Affirmant être prise à la gorge financièrement à cause des mesures imposées par Québec au cours des derniers mois, une pharmacienne de l'Estrie a vendu sa maison pour pouvoir continuer d'exploiter son commerce. Selon elle, si le ministre de la Santé, Gaétan Barrette, persiste à ne lever le plafond des allocations professionnelles des pharmaciens que dans neuf mois, comme annoncé mercredi dernier, elle devra carrément fermer son commerce qui emploie plus d'une cinquantaine de personnes.

« Je ne tiendrai pas neuf mois de plus », souffle Annie (prénom fictif), pharmacienne qui préfère conserver l'anonymat pour ne pas identifier sa pharmacie, déjà en situation financière précaire. Au cours des derniers mois, Annie dit avoir perdu 32 % de ses revenus à cause des ponctions réalisées par Québec.

« J'ai réorganisé mes services. J'ai diminué de 10 % mes heures d'ouverture. Diminué mon nombre d'employés. Ceux qui restent ont accepté de couper leurs heures de travail, passant d'une semaine de 35 à 20 heures à peine », raconte la pharmacienne.

Comblant elle-même les absences, Annie dit travailler plus de 70 heures par semaine. « Je suis fatiguée. Mais je ne veux pas laisser tomber mes clients, mes employés, mon commerce », dit-elle.

CHANGEMENT À L'ENTENTE

En juin 2015, les pharmaciens propriétaires ont signé une entente avec Québec dans laquelle ils consentaient à des ponctions de 400 millions sur trois ans. En échange, le gouvernement s'engageait à lever le plafond de leurs allocations professionnelles pour trois ans.
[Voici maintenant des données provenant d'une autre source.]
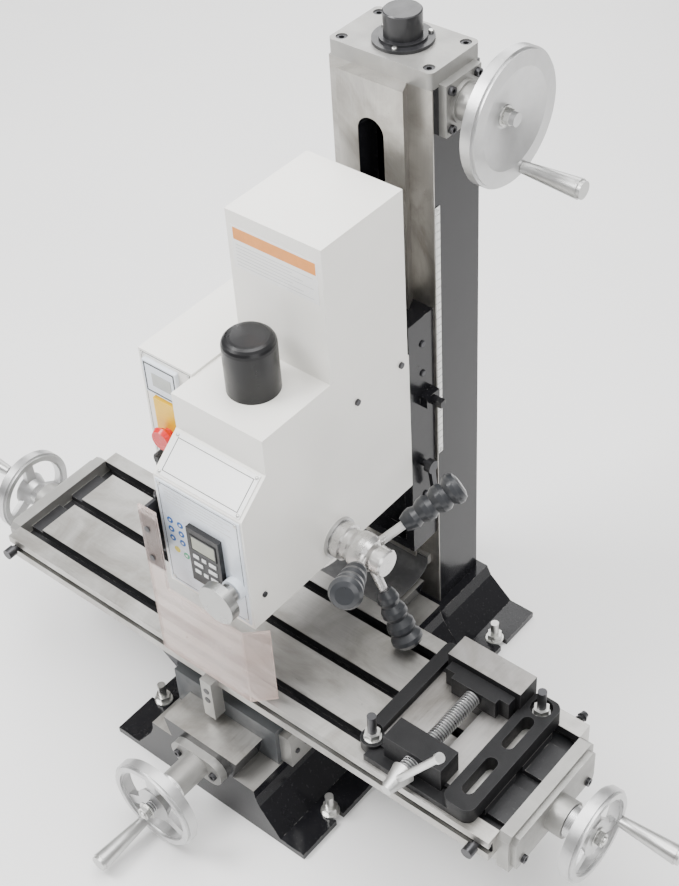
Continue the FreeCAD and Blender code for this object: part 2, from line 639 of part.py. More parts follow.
def feed_levers():
    across = ("feed_y", "feed_height")
    pinion = [(8, -9), ("pitch_radius - 0.3", -9), ("pitch_radius - 0.3", 9), (8, 9)]
    collar = [(8, 64.4), (21, 64.4), (21, 75), (18, 76), (18, 83)]
    boss = [(21, 89), (21.6, 96), (21, 103), (18, 109), (12, 111), (12, 114)]
    button = [(16, 115), (16, 126), (14.5, 128), (0, 128)]
    shaft = turned([(0, -42), (8, -42), *pinion, *collar, *boss, *button])
    lay = FreeCAD.Rotation(FreeCAD.Vector(0, 1, 0), 90)
    shaft.Placement = FreeCAD.Placement(FreeCAD.Vector(0, value("feed_y"), value("feed_height")), lay)
    arms, grips = [], []
    tilt = math.radians(value("feed_tilt"))
    for k in range(3):
        angle = math.radians(value("feed_turn") + 120 * k)
        out = math.cos(tilt)
        line = FreeCAD.Vector(math.sin(tilt), out * math.cos(angle), out * math.sin(angle))
        turn = FreeCAD.Rotation(FreeCAD.Vector(0, 0, 1), line)
        root = FreeCAD.Vector(value("feed_root_x"), value("feed_y"), value("feed_height"))
        arm = fresh("Part::Cylinder")
        arm.Radius = 5
        arm.Height = 46
        arm.Placement = FreeCAD.Placement(root + line * 14.5, turn)
        arms.append(arm)
        waves = [(8.5, 50), (11.5, 57), (12.5, 63), (10.5, 69), (14, 76), (14.5, 82), (11.5, 88), (15.5, 95),
                 (16, 101), (13, 106), (17.5, 112), (18, 117), (15, 122), (10, "feed_arm")]
        handle = turned([(5, 50), *waves, (0, "feed_arm"), (0, 61), (5, 61)])
        handle.Placement = FreeCAD.Placement(root, turn)
        grips.append(handle)
    keep(fuse(shaft, *arms), "feed_hub")
    keep(group(*grips), "feed_grips")


def control_box():
    outer = box(("box_left", "0 - head_half"), ("box_front", "box_back"), ("box_low", "box_high"))
    inner = box(("box_left + sheet", "0 - head_half - 2"), ("box_front + sheet", "box_back - sheet"),
                ("box_low + sheet", "box_high - sheet"))
    spot = ("selector_x", "selector_height")
    shell = fuse(cut(outer, inner), rod("y", 13, (-105, "box_front + sheet"), spot))
    keep(cut(shell, rod("y", 3.06, (-106, -95), spot)), "control_box")
    keep(box((-127, -80), ("box_front - 5", "box_front"), (468, 510)), "speed_display")
    across = ("stop_x", "stop_height")
    housing = box((-119, -85), ("box_front - 5", "box_front"), (403, 462))
    keep(cut(housing, rod("y", 7.06, (-107, -100), across)), "stop_switch_housing")
    keep(fuse(rod("y", 7, (-111, -105.4), across), taper("y", (11.5, 14), (-121, -116), across),
              taper("y", (14, 10), (-116.1, -110.6), across)), "stop_button")
    blade = box(("selector_x - 2.5", "selector_x + 2.5"), (-124, -118.9),
                ("selector_height - 10", "selector_height + 10"))
    keep(fuse(rod("y", 11, (-119, -105.4), spot), blade, rod("y", 3, (-105.5, -96), spot)), "selector_knob")


def chip_guard():
    pin = (-66, -164)
    body = fuse(box((-68, "0 - head_half"), (-150, -130), (318, 400)), *[
        fuse(rod("z", 5, (z, z + 4), pin), box((-68, -64), (-165, -149), (z, z + 4))) for z in (318, 396)])
    keep(fuse(body, rod("z", 2, (318, 400), pin)), "guard_bracket")
    knuckle = fuse(rod("z", 5, (322.3, 395.7), pin), box((-68, -64.5), (-192, -163), (322.3, 395.7)),
                   box((-68, -42), (-192, -190), (322.3, 395.7)))
    rivets = [rod("y", 3.6, (-196.5, -195), (-54, z)) for z in (338, 380)]
    shanks = [rod("y", 2, (-195.1, -191), (-54, z)) for z in (338, 380)]
    keep(fuse(cut(knuckle, rod("z", 2.06, (321, 397), pin)), *rivets, *shanks), "guard_arm")
    outline = [(-64, 189), (64, 189), (64, 297), (-40, 297), (-40, 409), (-64, 409)]
    wing = prism("xy", [(62.5, -195), (64, -195), (85, -174), (83, -172), (62, -192.2)], (189, 297))
    holes = [rod("y", 2, (-196, -191), (-54, z)) for z in (338, 380)]
    keep(cut(fuse(prism("xz", outline, (-195, -192)), wing), *holes), "guard_shield")


# ---------------------------------------------------------------- vise


STUDS = ((200, -157), (320, -27))


def vise():
    rail_span = ("table_top", "vise_rail_top")
    left = rounded(box(("vise_left", "vise_left + 15"), ("vise_near + 14", "vise_far"), rail_span), 7, *UPRIGHT)
    right = rounded(box(("vise_right - 36", "vise_right"), ("vise_near", "vise_far"), rail_span), 11, *UPRIGHT)
    bed = box((204, 303), (-160, -16), ("table_top", "vise_bed"))
    nose = box((204, 312), ("vise_near", -158), ("table_top", "vise_bed - 4"))
    block = box((222, 294), (-166, -136), ("vise_bed - 7", "jaw_top - 4"))
    rear = box((212, 304), ("jaw_face", "vise_far - 1"), ("vise_bed - 7", "jaw_top"))
    lugs = [rod("z", 13, ("table_top", "vise_bed + 1"), spot) for spot in STUDS]
    across = ("vise_screw_x", "vise_screw_height")
    tools = [rod("y", 9.06, (-170, -134), across), box((246, 270), (-132, -62), (184, 198))]
    for spot in STUDS:
        tools.append(rod("z", 5.3, (184, 207), spot))
        tools.append(rod("z", 12, ("vise_bed + 1", 207), spot))
    for near, far in ((-160, -108), (-92, -44)):
        tools.append(box((312, 326), (near + 7, far - 7), (184, 207)))
        for end in (near + 7, far - 7):
            tools.append(rod("z", 7, (184, 207), (319, end)))
    keep(cut(fuse(left, right, bed, nose, block, rear, *lugs), *tools), "vise_body")
    studs = []
    for x, y in STUDS:
        tee = box((x - 9, x + 9), (y - 8, y + 8), (167, 174))
        studs.append(fuse(rod("z", 5, (168, 232), (x, y)), hexagon(9, (198.5, 207), (x, y)),
                          rod("z", 9.5, (198, 199), (x, y)), tee))
    keep(group(*table_fittings, *studs), "table_fittings")
    upper = box((218, 298), ("jaw_face - 12", "jaw_face - face_gap"), ("vise_bed + face_gap", "jaw_top - 8"))
    foot = box((230, 286), ("jaw_face - 19", "jaw_face - 11"), ("vise_bed + face_gap", "jaw_top - 8"))
    keep(cut(fuse(upper, foot), rod("y", 6.06, (-63, -52), across)), "vise_jaw")
    screw = fuse(rod("y", 9, (-180, -62.3), across), rod("y", 6, (-63, -53), across),
                 taper("y", (6, 13), (-208, -179.9), across))
    lean = FreeCAD.Rotation(FreeCAD.Vector(0, 1, 0), value("bar_lean"))
    middle = FreeCAD.Vector(value("vise_screw_x"), value("bar_y"), value("vise_screw_height"))

    def leaning(radius, near, far):
        item = fresh("Part::Cylinder")
        item.Radius = radius
        item.Height = far - near
        item.Placement = FreeCAD.Placement(middle + lean.multVec(FreeCAD.Vector(0, 0, near)), lean)
        return item

    keep(cut(screw, leaning(4.06, -30, 30)), "vise_screw")
    keep(fuse(leaning(4, -18, 98), leaning(5.4, -20, -15), leaning(5.4, 95, 100)), "vise_bar")


for build in (base, column, column_top, z_drive, hold_down, y_drive, saddle, table, end_caps, x_drive,
              way_cover, head_shells, head_casting, quill_and_spindle, drive, head_front, feed_levers,
              control_box, chip_guard, vise):
    build()

keep(group(*frame_screws), "frame_screws")

doc.recompute()

# ---------------------------------------------------------------- checks and export

for item in doc.Objects:
    if "Invalid" in item.State or "Error" in item.State:
        raise RuntimeError(f"{item.Label} failed: {item.State}")

for item in SUBPARTS:
    shape = item.Shape
    if shape.isNull() or not shape.isValid() or shape.Volume <= 0:
        raise RuntimeError(f"{item.Label} has no valid solid")
    shape.exportStep(f"parts/{item.Label}.step")

print(len(SUBPARTS), "sub-parts")
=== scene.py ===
import bmesh
import bpy
import math
from mathutils import Matrix, Vector


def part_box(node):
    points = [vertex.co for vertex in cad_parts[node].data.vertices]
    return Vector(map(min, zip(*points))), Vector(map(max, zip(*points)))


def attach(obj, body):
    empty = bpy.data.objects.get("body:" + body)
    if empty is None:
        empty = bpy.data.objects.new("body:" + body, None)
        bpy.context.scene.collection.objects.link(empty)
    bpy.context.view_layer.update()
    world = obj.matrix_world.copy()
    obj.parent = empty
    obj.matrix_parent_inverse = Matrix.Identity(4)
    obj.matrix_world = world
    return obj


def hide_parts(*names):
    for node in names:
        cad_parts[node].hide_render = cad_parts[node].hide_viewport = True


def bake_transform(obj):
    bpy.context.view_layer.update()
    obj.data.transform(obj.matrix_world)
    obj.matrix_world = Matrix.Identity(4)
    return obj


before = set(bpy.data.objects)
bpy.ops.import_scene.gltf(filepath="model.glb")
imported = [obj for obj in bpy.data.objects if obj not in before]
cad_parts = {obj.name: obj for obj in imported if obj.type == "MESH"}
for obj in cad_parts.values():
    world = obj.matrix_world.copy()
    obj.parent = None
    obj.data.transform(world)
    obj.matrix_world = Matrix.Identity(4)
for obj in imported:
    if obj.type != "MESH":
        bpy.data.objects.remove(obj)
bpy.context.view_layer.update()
MM = 0.001

# Places that the machine's axes pass through, in metres
TABLE_SCREW = (0, -0.092, 0.153)
CROSS_SCREW = (0, 0, 0.067)
CRANK = (0, 0.176, 0.737)
FEED_SHAFT = (0, -0.035, 0.306)
SPINDLE = (0, -0.075, 0)
VISE_AXIS = (0.258, 0, 0.211)
ORIGIN = (0, 0, 0)

# Thin sheets, in millimetres
PANEL_THICK = 1.5
PLATE_THICK = 1.4
SCALE_THICK = 0.8

# ---------------------------------------------------------------- material kit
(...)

Aussi appelées ristournes, les allocations professionnelles sont des sommes versées par les sociétés de médicaments génériques aux pharmaciens en fonction des volumes d'achats. Depuis des années, le plafond de ces ristournes, qui doivent être reversées dans la pharmacie, était de 15 % au Québec.

La semaine dernière, le gouvernement a annoncé que, contrairement à ce qui est conclu dans l'entente, le plafond des allocations professionnelles serait fixé à 25 % pour six mois à partir du 28 avril et à 30 % pour les trois mois suivants. Le plafond sera ensuite levé pour deux ans et trois mois.

Le ministre de la Santé, Gaétan Barrette, justifie sa décision en disant que « l'environnement a changé » au cours des derniers mois, notamment avec l'arrivée du projet de loi 81 qui ouvre la porte à des achats groupés de médicaments. Le ministre soutient qu'avec un plafond d'allocations à 23 %, les pharmaciens ont dit être capables d'absorber l'impact des ponctions. « C'est faux. Avec 23 %, je n'arrive pas », dit Annie.

COUPES D'HEURES

La pharmacienne est particulièrement touchée par les coupes, car la quasi-totalité de sa clientèle est assurée par la Régie de l'assurance maladie du Québec et reçoit sa médication sous forme de pilulier. « Les ponctions sont plus importantes pour les médicaments offerts par pilulier. Je perds 1,18 $ par médicament sur un total d'honoraires d'environ 3 $ », note la pharmacienne.

Depuis septembre, Annie estime avoir versé plus de 200 000 $ en ponctions. Elle comptait sur le déplafonnement promis par Québec pour alléger son fardeau. « Mais la décision de cette semaine change tout », dit-elle.

Annie affirme que le ministre ne réalise pas que des pharmaciens peuvent être en situation financière précaire. Le président de l'Association québécoise des pharmaciens propriétaires (AQPP), Jean Thiffault, affirme que plusieurs pharmaciens propriétaires l'ont joint au cours des derniers jours pour lui témoigner leur détresse.

À bout de souffle, Annie espère qu'une solution viable pour tous sera trouvée rapidement. Car elle ne peut se résigner à vendre sa pharmacie. « De toute façon, dans les conditions actuelles, personne n'en voudrait », dit-elle.

Au cabinet du ministre Barrette, on rappelle qu'à deux reprises au cours des derniers mois, des mesures d'atténuation ont été adoptées pour adoucir l'impact des ponctions chez les pharmaciens.

Les membres de l'AQPP se réuniront le 20 avril en assemblée extraordinaire. « Les pharmaciens sont outrés. D'autres sont en détresse. La situation doit changer », martèle M. Thiffault.